Photo Illustration by Thomas Levinson/The Daily Beast/Getty/Searchlight Pictures
Poor Things is a work about distortion, assemblage, and invention, and thus it’s apt that the film deforms and amalgamates to beget something thrillingly unique. Showing at this year’s New York Film Festival (ahead of its Dec. 8 theatrical debut), Greek auteur Yorgos Lanthimos’ latest is also a creation myth that heralds a new phase in the acclaimed director’s career, given that it’s his first feature to treat its characters not merely with bemusement and derision but, additionally, with respect and love.

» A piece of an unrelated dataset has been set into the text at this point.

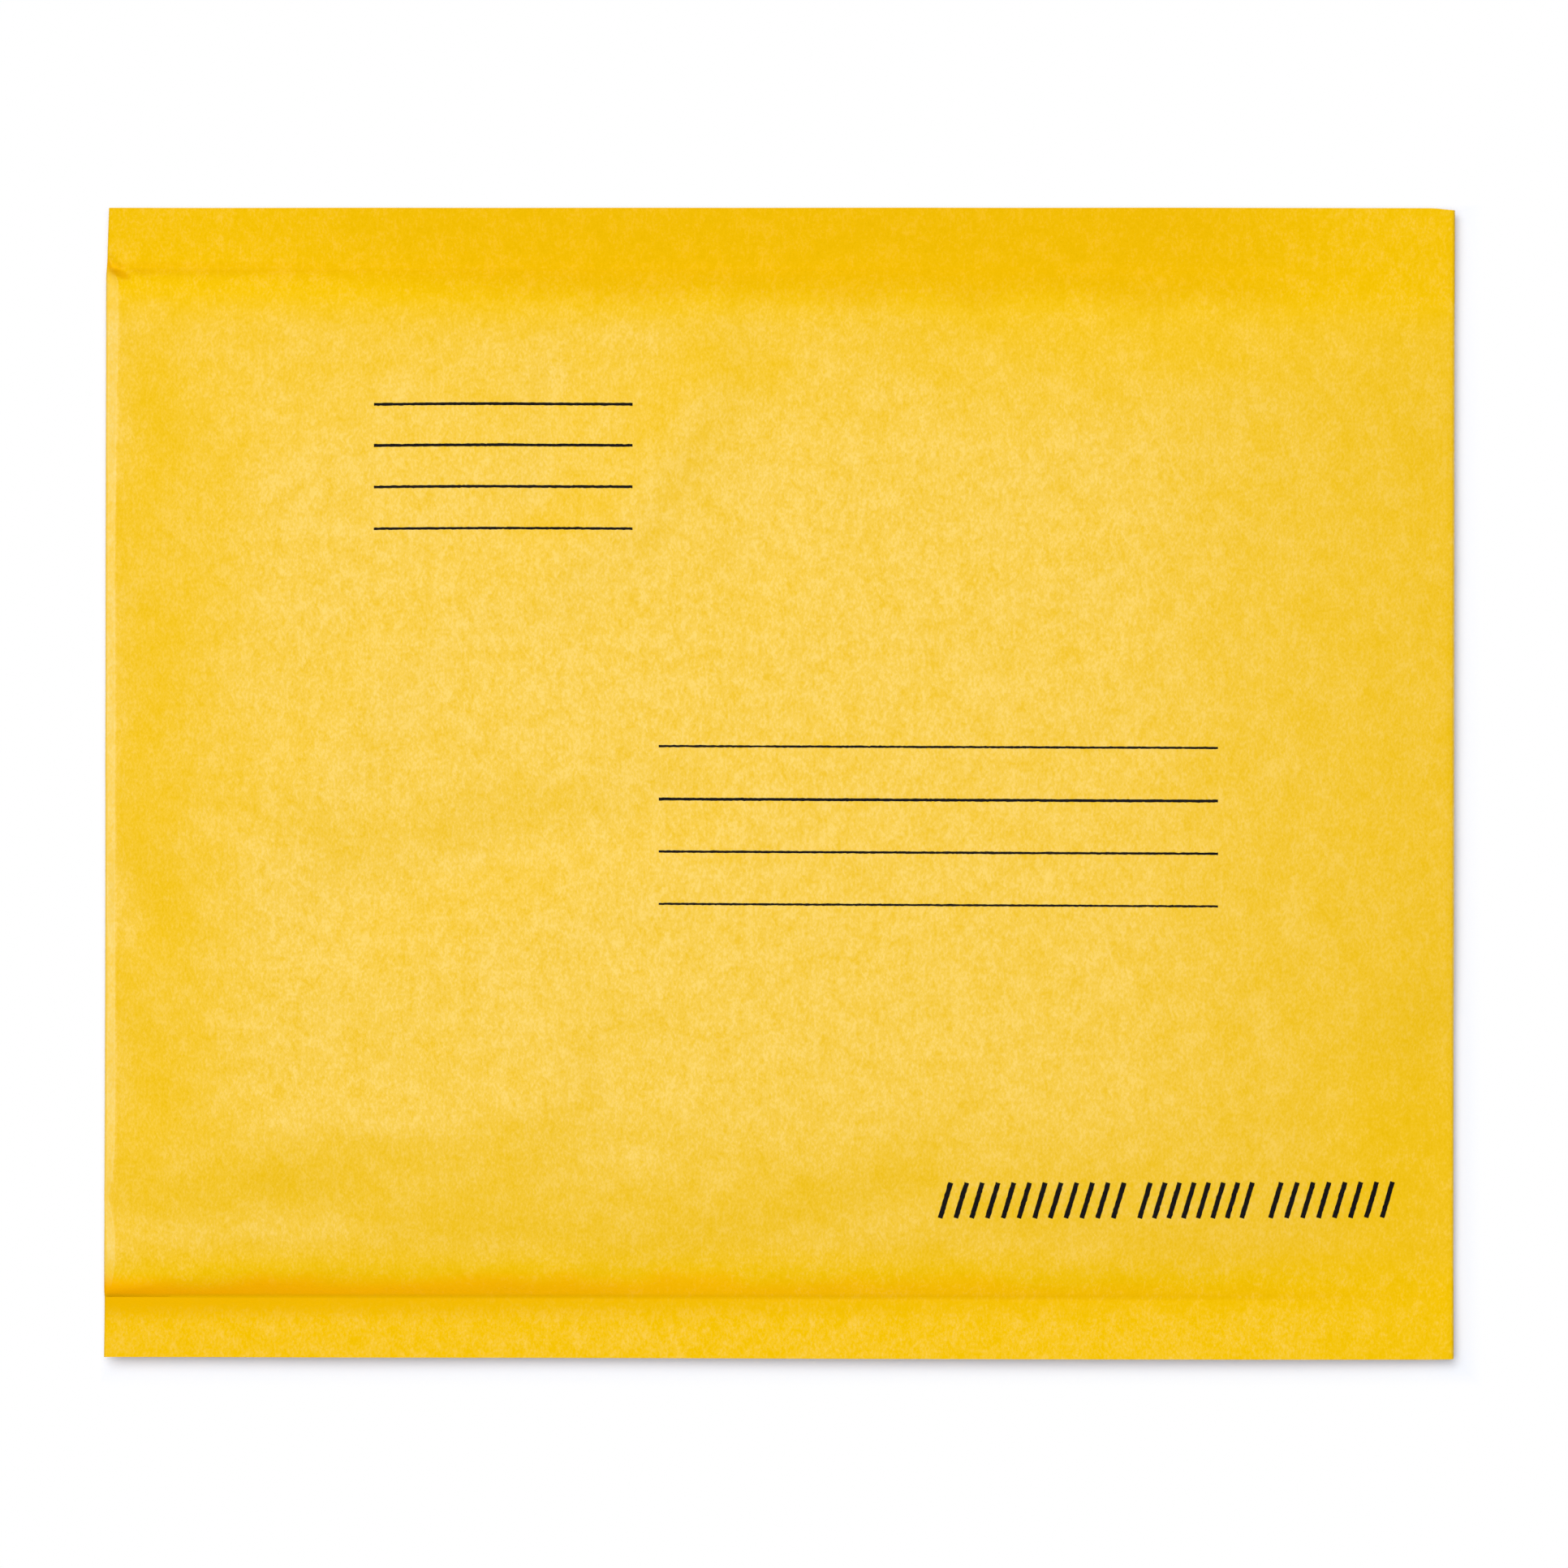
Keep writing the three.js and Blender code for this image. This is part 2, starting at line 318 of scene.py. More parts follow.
def bottom_roll(x, y, radius):
    padded = np.interp(from_bottom(x) / rim_width(y), ROLL_PLACES, ROLL_HEIGHTS)
    pressed = roll(from_bottom(x), radius)
    return lerp(pressed, padded, clamp01((BODY_HALF - np.abs(y)) / NOSE_SHOULDER))


def closed(x, y, height):
    """Both sheets close on their middle level as they round the two folds."""
    face = face_height(x, y)
    back = back_height(x, y)
    middle = (face + back) / 2
    radius = (face - back) / 2
    fold_roll = roll(from_fold(x), np.minimum(radius, FOLD_ROLL))
    return lerp(middle, height, bottom_roll(x, y, radius) * fold_roll)


def drawn_in(x, y):
    """The real outline, which is not quite the box's."""
    left = np.interp(y, LEFT_PLACES, LEFT_INSETS) * (1 - ease(from_bottom(x) / INSET_FADE))
    upward = clamp01(y / WIDTH + 0.5)
    right = lerp(*RIGHT_INSETS, upward) * (1 - ease(from_fold(x) / INSET_FADE))
    along = clamp01(x / LENGTH + 0.5)
    lower = lerp(*LOWER_INSETS, along) * (1 - ease((y + WIDTH / 2) / INSET_FADE))
    return x + left - right, y + lower


def column_places():
    """X of each column for a rim of even width, and whether the flap lies under it."""
    rim = RIM_WIDTH * (np.arange(RIM_COLUMNS) / RIM_COLUMNS) ** RIM_CROWDING
    rim_edge = RIM_WIDTH - LENGTH / 2
    body = lerp(rim_edge, FLAP_EDGE, np.linspace(0, 1, BODY_COLUMNS + 1) ** BODY_CROWDING)
    flap = np.linspace(FLAP_EDGE, LENGTH / 2 - FOLD_ROLL, FLAP_COLUMNS + 1)
    turn = np.linspace(math.pi / 2, 0, FOLD_COLUMNS + 1)[1:]
    fold = LENGTH / 2 - FOLD_ROLL * (1 - np.cos(turn))
    x = np.concatenate([rim - LENGTH / 2, body, flap, fold])
    over_flap = np.arange(len(x)) >= len(rim) + len(body)
    return x, over_flap


def along_rim(x, y):
    """Moves the columns so that one of them follows the rim's inner edge."""
    distance = from_bottom(x)
    width = rim_width(y)
    beyond = distance + (width - RIM_WIDTH) * (1 - ease((distance - RIM_WIDTH) / RIM_FADE))
    return np.where(distance <= RIM_WIDTH, distance * width / RIM_WIDTH, beyond) - LENGTH / 2


def half_rows(x, taper):
    """Distance from the middle of each row of one half, at each column."""
    body = BODY_HALF * (1 - (1 - np.arange(1, BODY_ROWS + 1) / BODY_ROWS) ** ROW_CROWDING)
    seam = (np.arange(1, SEAM_ROWS + 1) / SEAM_ROWS) ** SEAM_CROWDING
    flap_side = flap_half(x, taper)[:, None]
    return np.concatenate(
        [
            np.repeat(body[None, :], len(x), 0),
            lerp(BODY_HALF, flap_side, seam[None, :]),
            flap_side,
            outer_half(x, taper)[:, None],
        ],
        axis=1,
    )


def row_places(x):
    """Y of each row at each column, and whether the flap lies under it."""
    lower = -half_rows(x, LOWER_CORNER_TAPER)[:, ::-1]
    middle = np.zeros((len(x), 1))
    y = np.concatenate([lower, middle, half_rows(x, UPPER_CORNER_TAPER)], axis=1)
    over_flap = np.ones(y.shape[1], bool)
    over_flap[[0, 1, -2, -1]] = False
    return y, over_flap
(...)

A phantasmagoric and Bacchanalian odyssey of the mind, body and spirit, Poor Things—adapted from Alasdair Gray’s 1992 novel of the same name—is, in certain respects, easily identifiable as a Lanthimos effort. For one, it stars his The Favourite leading lady Emma Stone. Moreover, it concerns, at least at first, an unusual family unit residing in a more or less hermetically sealed environment. And it boasts the director’s warped directorial signatures, highlighted by his fondness for fisheye-lensed cinematography (here courtesy of The Favourite’s Robbie Ryan) that turns interior and exterior spaces unnaturally wide, rounded and dreamlike. That Lanthimos complements that flourish with recurring iris shots, low, upturned-angle images, sleek pans and pressing zooms further contributes to the action’s aberrant grandeur.
Flip-flopping between stark Murnau-grade monochrome and lush Sirk-ian technicolor, Lanthimos and Ryan’s visuals twist shapes, figures and perspectives, and their settings are likewise fantastically abnormal. Poor Things takes place in a steampunk past marked by opulently decorated mansions, spiraling staircases, and hyperbolic attire, and Lanthimos’ camera winds and twirls about these structures and people with unhinged curly-cue nimbleness. The result is a film that, from an aesthetic standpoint, resembles a florid and mad hybrid of all manner of disparate sources, from Time Bandits, Black Narcissus and Babe: Pig in the City to Amélie, Eraserhead, Nosferatu, and Alice in Wonderland.